WHAT THE TASK ASKS →
Filter the entries, keeping every line with the word "Write".

RECORDED INFORMATION →
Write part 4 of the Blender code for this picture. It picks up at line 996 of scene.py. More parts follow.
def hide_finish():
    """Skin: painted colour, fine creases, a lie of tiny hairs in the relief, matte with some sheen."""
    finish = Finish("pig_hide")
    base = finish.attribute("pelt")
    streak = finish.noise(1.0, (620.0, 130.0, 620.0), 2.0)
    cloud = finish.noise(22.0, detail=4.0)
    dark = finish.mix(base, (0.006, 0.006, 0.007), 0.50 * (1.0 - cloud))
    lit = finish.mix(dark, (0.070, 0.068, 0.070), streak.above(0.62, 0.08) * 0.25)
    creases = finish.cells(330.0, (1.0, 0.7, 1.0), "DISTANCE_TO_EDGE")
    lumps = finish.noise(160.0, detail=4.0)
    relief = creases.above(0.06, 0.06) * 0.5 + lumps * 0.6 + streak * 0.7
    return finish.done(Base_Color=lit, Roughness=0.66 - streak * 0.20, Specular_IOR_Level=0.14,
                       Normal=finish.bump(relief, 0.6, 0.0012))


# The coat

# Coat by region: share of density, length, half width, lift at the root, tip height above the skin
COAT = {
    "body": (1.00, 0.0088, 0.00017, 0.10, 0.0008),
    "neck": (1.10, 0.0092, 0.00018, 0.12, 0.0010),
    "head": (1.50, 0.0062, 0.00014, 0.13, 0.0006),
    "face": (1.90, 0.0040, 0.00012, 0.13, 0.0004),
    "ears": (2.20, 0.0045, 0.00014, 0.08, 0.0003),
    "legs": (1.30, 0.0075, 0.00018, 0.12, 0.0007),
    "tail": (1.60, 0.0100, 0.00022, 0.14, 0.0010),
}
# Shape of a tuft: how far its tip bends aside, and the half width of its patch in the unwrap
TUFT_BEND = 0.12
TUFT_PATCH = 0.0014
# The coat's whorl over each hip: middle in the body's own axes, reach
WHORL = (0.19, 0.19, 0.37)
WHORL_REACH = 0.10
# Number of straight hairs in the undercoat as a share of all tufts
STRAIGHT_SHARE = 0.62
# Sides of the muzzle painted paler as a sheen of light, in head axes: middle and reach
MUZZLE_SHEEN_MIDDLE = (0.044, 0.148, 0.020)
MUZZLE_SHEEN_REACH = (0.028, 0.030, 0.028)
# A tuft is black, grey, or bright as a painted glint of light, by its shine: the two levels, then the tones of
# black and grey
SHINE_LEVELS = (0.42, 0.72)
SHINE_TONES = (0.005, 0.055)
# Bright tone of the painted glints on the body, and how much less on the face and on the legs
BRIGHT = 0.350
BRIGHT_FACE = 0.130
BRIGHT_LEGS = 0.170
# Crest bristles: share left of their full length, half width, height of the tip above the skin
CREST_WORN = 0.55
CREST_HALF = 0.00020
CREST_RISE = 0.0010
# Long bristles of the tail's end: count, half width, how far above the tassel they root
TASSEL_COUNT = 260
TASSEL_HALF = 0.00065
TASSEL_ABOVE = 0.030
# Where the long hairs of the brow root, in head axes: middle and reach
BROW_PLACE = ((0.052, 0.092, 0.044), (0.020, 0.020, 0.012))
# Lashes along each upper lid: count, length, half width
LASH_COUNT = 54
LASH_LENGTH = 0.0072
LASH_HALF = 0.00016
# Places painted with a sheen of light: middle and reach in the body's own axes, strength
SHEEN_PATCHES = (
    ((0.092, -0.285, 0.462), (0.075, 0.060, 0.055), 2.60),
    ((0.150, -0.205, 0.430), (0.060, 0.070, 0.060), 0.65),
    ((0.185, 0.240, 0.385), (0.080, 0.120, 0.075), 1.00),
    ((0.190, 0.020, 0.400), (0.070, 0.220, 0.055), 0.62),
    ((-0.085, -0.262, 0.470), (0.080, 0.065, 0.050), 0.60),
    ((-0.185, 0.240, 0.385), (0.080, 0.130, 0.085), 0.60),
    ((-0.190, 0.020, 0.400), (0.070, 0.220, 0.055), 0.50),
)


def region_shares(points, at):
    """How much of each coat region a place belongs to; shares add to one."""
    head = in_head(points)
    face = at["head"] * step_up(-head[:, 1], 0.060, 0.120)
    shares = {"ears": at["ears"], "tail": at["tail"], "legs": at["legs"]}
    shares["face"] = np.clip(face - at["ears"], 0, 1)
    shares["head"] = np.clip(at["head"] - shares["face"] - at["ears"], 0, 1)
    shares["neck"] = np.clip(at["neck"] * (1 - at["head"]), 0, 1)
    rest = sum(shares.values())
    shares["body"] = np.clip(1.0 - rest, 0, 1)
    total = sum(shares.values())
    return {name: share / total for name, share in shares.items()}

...

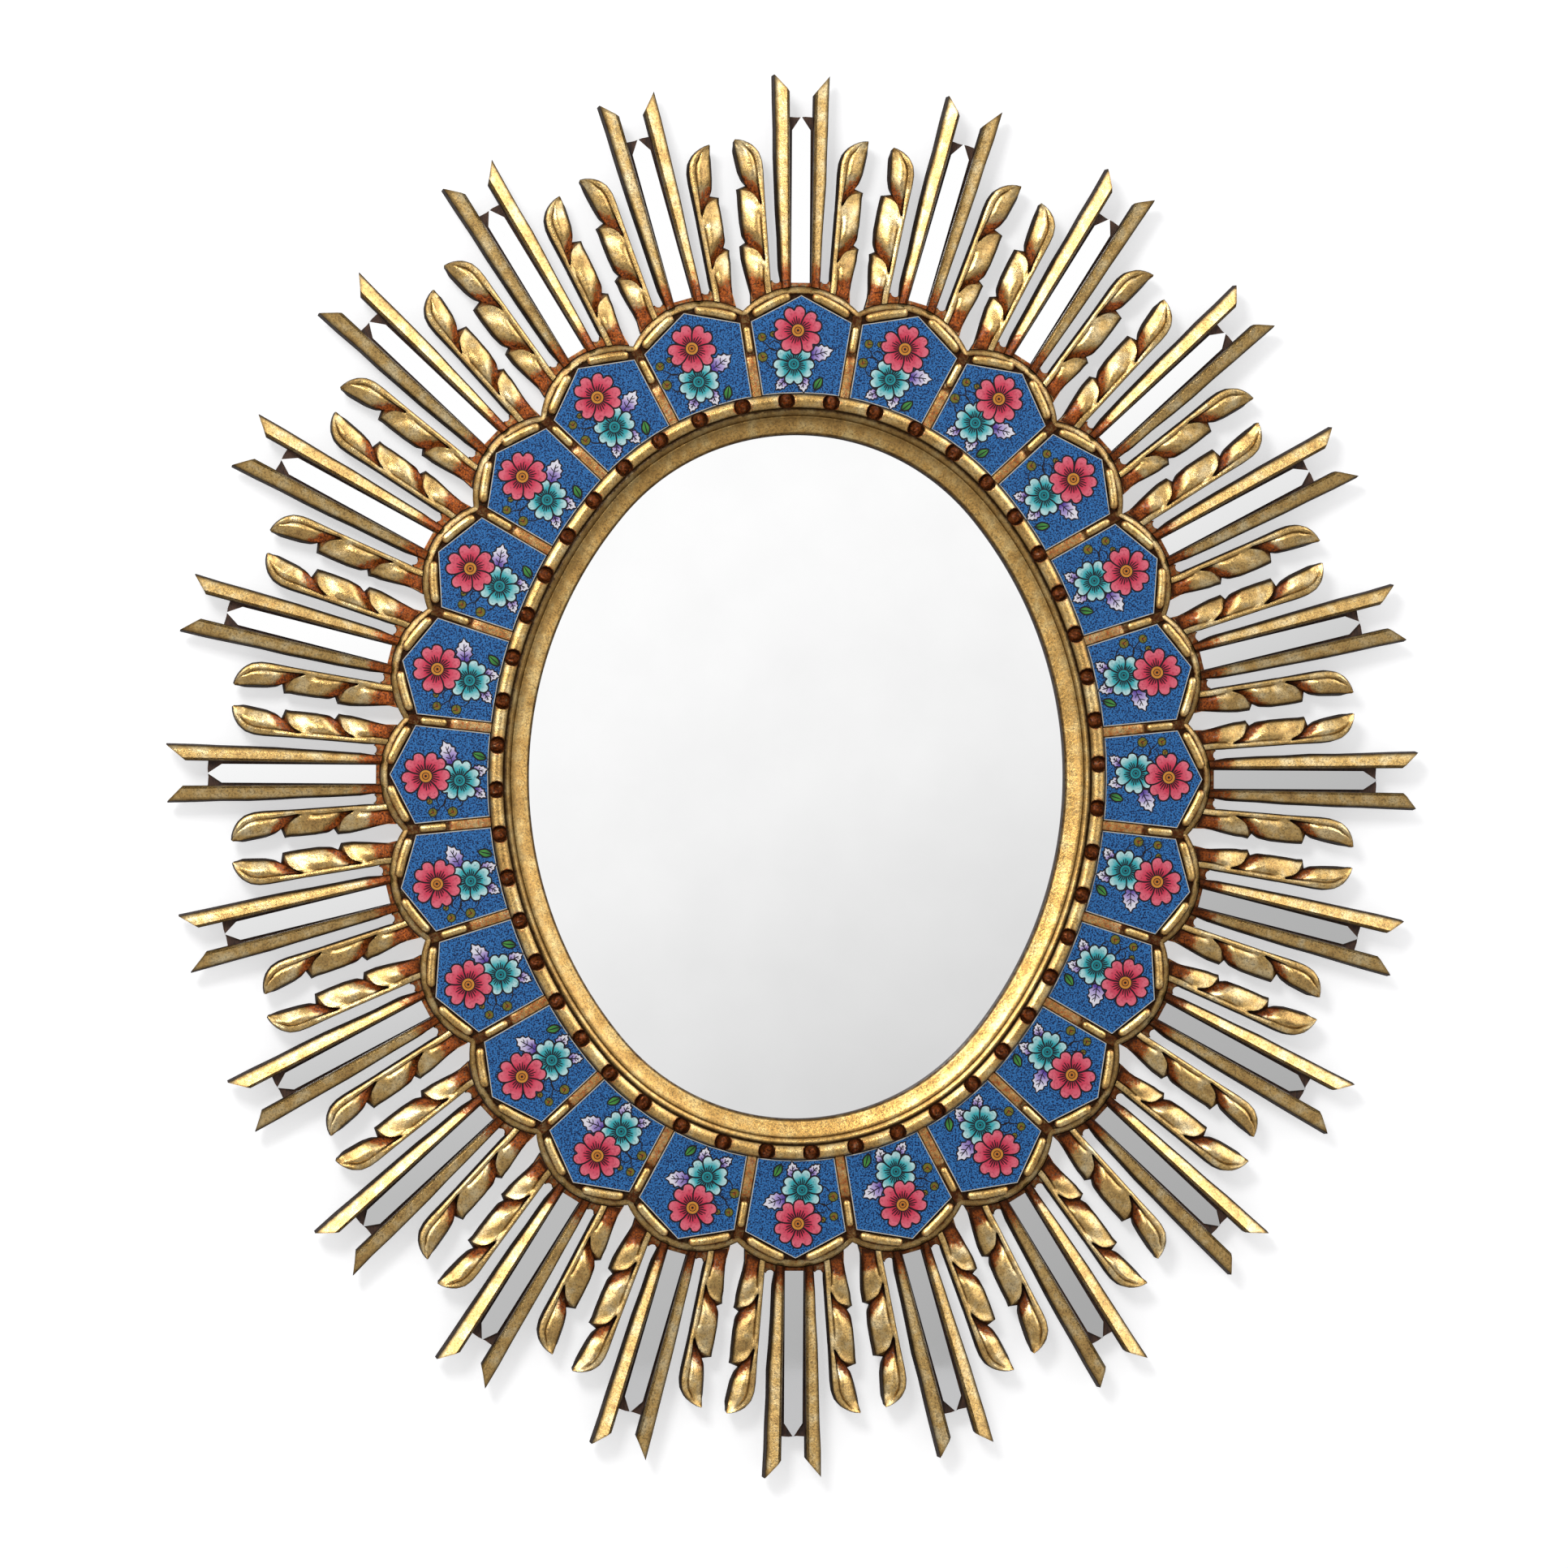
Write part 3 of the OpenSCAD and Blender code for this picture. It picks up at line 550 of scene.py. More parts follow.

EXERCISE OUTPUT →
Write part 4 of the Blender code for this picture. It picks up at line 996 of scene.py. More parts follow.
Write part 3 of the OpenSCAD and Blender code for this picture. It picks up at line 550 of scene.py. More parts follow.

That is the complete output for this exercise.